> AIM OF THE EXERCISE
Write out exactly the lines below that run from the one containing "for item in" through the one containing "before = set(bpy.data.objects)", both included, with no other lines.

+++ COLLECTED MATERIAL +++

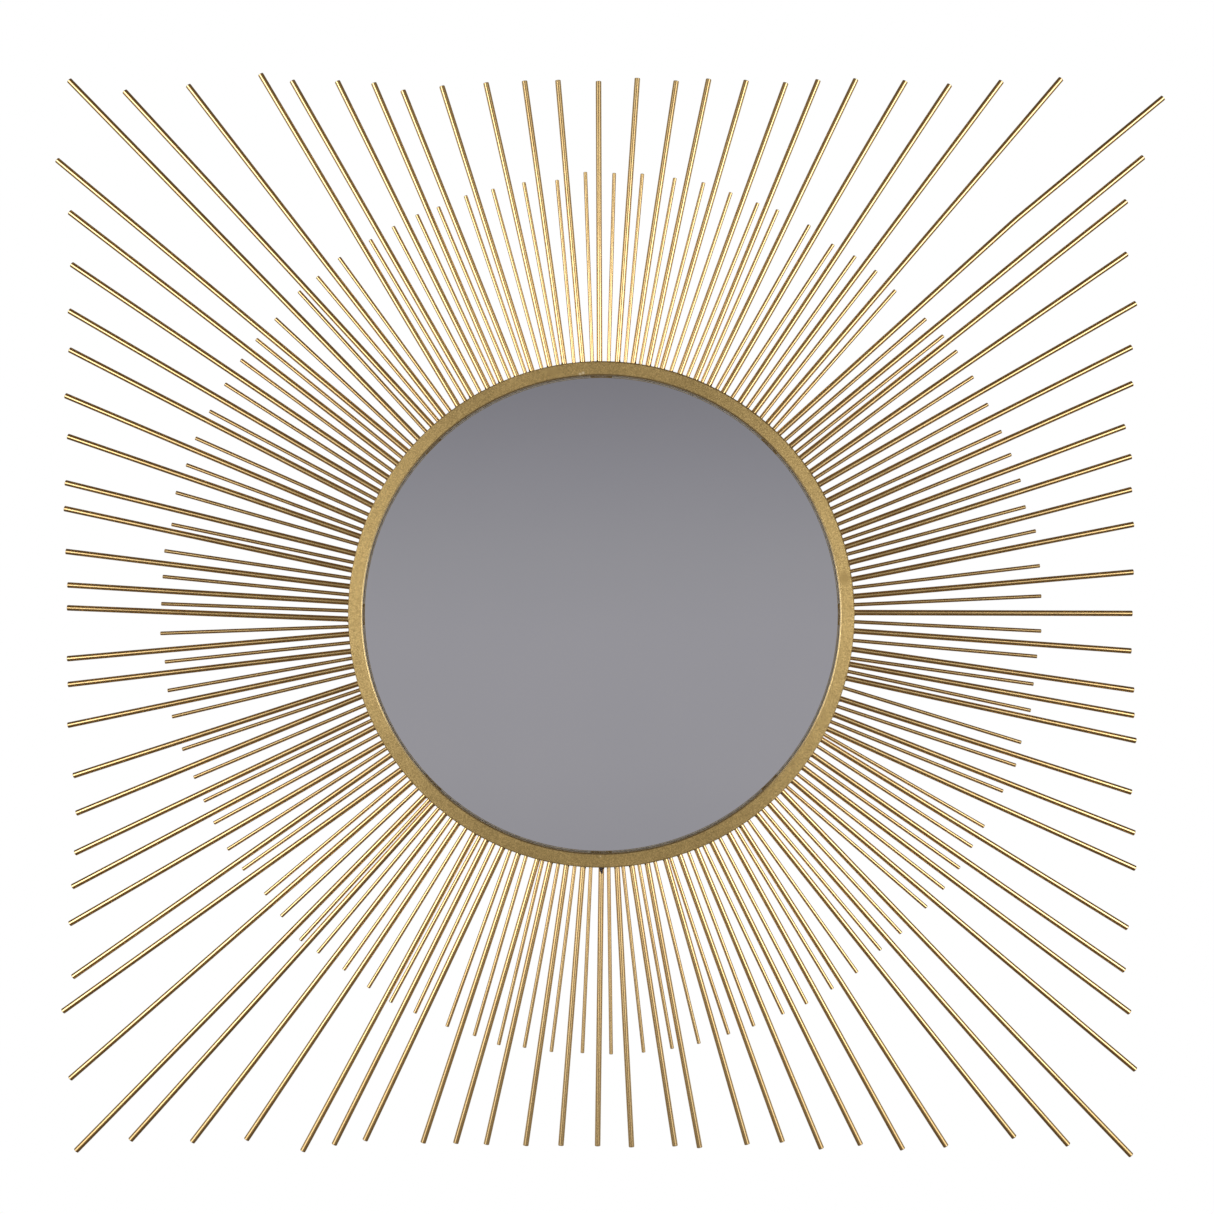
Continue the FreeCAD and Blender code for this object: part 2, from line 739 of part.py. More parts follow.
def make_bent_rod(name):
    """The corner rod that was knocked: straight, one easy bend, and straight again."""
    plane = value("rod_plane")
    root = on_clock(value("ring_outer_radius"), value("bent_rod_foot_angle"), plane)
    bend = on_clock(value("bent_rod_bend_radius"), value("bent_rod_bend_angle"), plane)
    tip = on_clock(value("bent_rod_tip_radius"), value("bent_rod_tip_angle"), plane)
    into = bend - root
    into.normalize()
    away = tip - bend
    away.normalize()
    setback = value("bent_rod_bend_setback")
    start = root - into * value("root_overlap")
    bend_in = bend - into * setback
    bend_out = bend + away * setback
    radius = setback / math.tan(into.getAngle(away) / 2)
    across = (away - into * away.dot(into)).normalize()
    centre = bend_in + across * radius
    middle = centre + (bend - centre).normalize() * radius
    path = Part.Wire(
        [
            Part.makeLine(start, bend_in),
            Part.Arc(bend_in, middle, bend_out).toShape(),
            Part.makeLine(bend_out, tip),
        ]
    )
    section = Part.Wire(Part.makeCircle(value("long_rod_radius"), start, into))
    swept = path.makePipeShell([section], True, False)
    rod = doc.addObject("Part::Feature", name)
    rod.Shape = swept
    rod.Placement = UPRIGHT
    return rod


def trimmed_group(label, rods, core):
    """One hour's rods as separate solids, their feet cut to the ring's round outside."""
    bundle = doc.addObject("Part::Compound", label + "_bundle")
    bundle.Links = rods
    group = doc.addObject("Part::Cut", label)
    group.Label = label
    group.Base = bundle
    group.Tool = core
    return keep(group)


def make_ring_core():
    """The ring's outside as a plain drum: what every rod's foot is trimmed with."""
    core = doc.addObject("Part::Cylinder", "ring_core")
    core.setExpression("Radius", bound("ring_outer_radius"))
    core.setExpression("Height", bound("ring_depth"))
    core.Placement = UPRIGHT
    return core


def make_rods():
    core = make_ring_core()
    tips = round_clock(LONG_TIPS)
    feet = round_clock(LONG_FEET)
    trims = round_clock(LONG_TRIMS)
    short_tips = round_clock(SHORT_TIPS)
    short_feet = round_clock(SHORT_FEET)
    short_trims = round_clock(SHORT_TRIMS)
    long_rods = []
    short_rods = []
    for number in range(RODS):
        pitch = number * PITCH
        name = f"long_rod_{number:02d}"
        tip_height = chance.uniform(-LONG_TIP_STRAY, LONG_TIP_STRAY)
        if number == BENT_ROD:
            long_rods.append(make_bent_rod(name))
        else:
            long_rods.append(
                make_rod(
                    name,
                    "long_rod_radius",
                    f"{long_cut_name(number)} {trims[number]:+d}",
                    pitch + feet[number] / 10,
                    pitch + tips[number] / 10,
                    tip_height,
                )
            )
        short_pitch = pitch + PITCH / 2
        short_rods.append(
            make_rod(
                f"short_rod_{number:02d}",
                "short_rod_radius",
                f"short_cut {short_trims[number]:+d}",
                short_pitch + short_feet[number] / 10,
                short_pitch + short_tips[number] / 10,
                chance.uniform(-SHORT_TIP_STRAY, SHORT_TIP_STRAY),
            )
        )
    for hour in range(1, HOURS + 1):
        numbers = [(first_rod(hour) + place) % RODS for place in range(RODS_PER_HOUR)]
        trimmed_group(f"long_rods_oclock_{hour}", [long_rods[n] for n in numbers], core)
        trimmed_group(f"short_rods_oclock_{hour}", [short_rods[n] for n in numbers], core)


# ---------------------------------------------------------------- make, check and write

make_ring_frame()
make_mirror_glass()
make_foam_tape_ring()
make_mastic_dabs()
make_backing_board()
make_board_lugs()
make_board_screws()
make_hanger("left", "-")
make_hanger("right", "")
make_rods()
doc.recompute()

for item in doc.Objects:
    if "Invalid" in item.State or "Error" in item.State:
        raise RuntimeError(f"{item.Label} did not recompute: {item.State}")

os.makedirs("parts", exist_ok=True)
for piece in pieces:
    shape = piece.Shape
    if shape.isNull() or not shape.isValid():
        raise RuntimeError(f"{piece.Label} has no valid shape")
    shape.exportStep(f"parts/{piece.Label}.step")
    box = shape.BoundBox
    print(
        f"{piece.Label}: {len(shape.Solids)} solids, {shape.Volume:.0f} mm3,"
        f" x {box.XMin:.1f} {box.XMax:.1f}, y {box.YMin:.1f} {box.YMax:.1f},"
        f" z {box.ZMin:.1f} {box.ZMax:.1f}"
    )
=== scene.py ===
# %% [markdown]
# # A sunburst wall mirror
# The mirror is a round glass in a ring of rectangular tube, with a hundred and ninety-two
# rods welded round it. The frame that is loaded here holds every solid piece at its real
# size, in metres: +Z is up, the front faces -Y and the wall is the plane y = 0. This
# script gives those pieces their finishes and adds the welds, the studio and the camera.

# %% Load the frame
import json
import math
import random

import bmesh
import bpy
from mathutils import Matrix, Vector


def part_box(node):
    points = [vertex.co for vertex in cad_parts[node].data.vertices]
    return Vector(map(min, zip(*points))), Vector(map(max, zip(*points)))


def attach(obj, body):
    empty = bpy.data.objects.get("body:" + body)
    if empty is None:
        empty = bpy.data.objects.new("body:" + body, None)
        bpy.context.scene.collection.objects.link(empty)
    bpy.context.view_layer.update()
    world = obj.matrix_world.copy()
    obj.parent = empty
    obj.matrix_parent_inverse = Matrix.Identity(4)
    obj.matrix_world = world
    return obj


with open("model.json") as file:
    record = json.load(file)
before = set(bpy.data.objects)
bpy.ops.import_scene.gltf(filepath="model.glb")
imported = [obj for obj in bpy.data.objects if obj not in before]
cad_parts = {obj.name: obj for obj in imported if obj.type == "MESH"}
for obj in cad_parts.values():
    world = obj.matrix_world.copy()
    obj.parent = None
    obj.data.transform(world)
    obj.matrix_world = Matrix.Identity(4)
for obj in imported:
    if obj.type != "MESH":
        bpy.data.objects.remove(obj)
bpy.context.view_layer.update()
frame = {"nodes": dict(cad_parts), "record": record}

nodes = frame["nodes"]
print("CAD nodes:", len(nodes))

# %% [markdown]
# ## Sizes taken from the frame
# The ring's radius and its front come from the ring's own box, so a change in the model
# moves everything that is built on them. The rods' plane, the width of the ring's face and
# the rods' radii are given here and are the same as in the model. Small sizes are
# written as a multiple of MM, because the scene itself is in metres.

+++

> WRITTEN ANSWER
for item in doc.Objects:
    if "Invalid" in item.State or "Error" in item.State:
        raise RuntimeError(f"{item.Label} did not recompute: {item.State}")

os.makedirs("parts", exist_ok=True)
for piece in pieces:
    shape = piece.Shape
    if shape.isNull() or not shape.isValid():
        raise RuntimeError(f"{piece.Label} has no valid shape")
    shape.exportStep(f"parts/{piece.Label}.step")
    box = shape.BoundBox
    print(
        f"{piece.Label}: {len(shape.Solids)} solids, {shape.Volume:.0f} mm3,"
        f" x {box.XMin:.1f} {box.XMax:.1f}, y {box.YMin:.1f} {box.YMax:.1f},"
        f" z {box.ZMin:.1f} {box.ZMax:.1f}"
    )
=== scene.py ===
# %% [markdown]
# # A sunburst wall mirror
# The mirror is a round glass in a ring of rectangular tube, with a hundred and ninety-two
# rods welded round it. The frame that is loaded here holds every solid piece at its real
# size, in metres: +Z is up, the front faces -Y and the wall is the plane y = 0. This
# script gives those pieces their finishes and adds the welds, the studio and the camera.

# %% Load the frame
import json
import math
import random

import bmesh
import bpy
from mathutils import Matrix, Vector


def part_box(node):
    points = [vertex.co for vertex in cad_parts[node].data.vertices]
    return Vector(map(min, zip(*points))), Vector(map(max, zip(*points)))


def attach(obj, body):
    empty = bpy.data.objects.get("body:" + body)
    if empty is None:
        empty = bpy.data.objects.new("body:" + body, None)
        bpy.context.scene.collection.objects.link(empty)
    bpy.context.view_layer.update()
    world = obj.matrix_world.copy()
    obj.parent = empty
    obj.matrix_parent_inverse = Matrix.Identity(4)
    obj.matrix_world = world
    return obj


with open("model.json") as file:
    record = json.load(file)
before = set(bpy.data.objects)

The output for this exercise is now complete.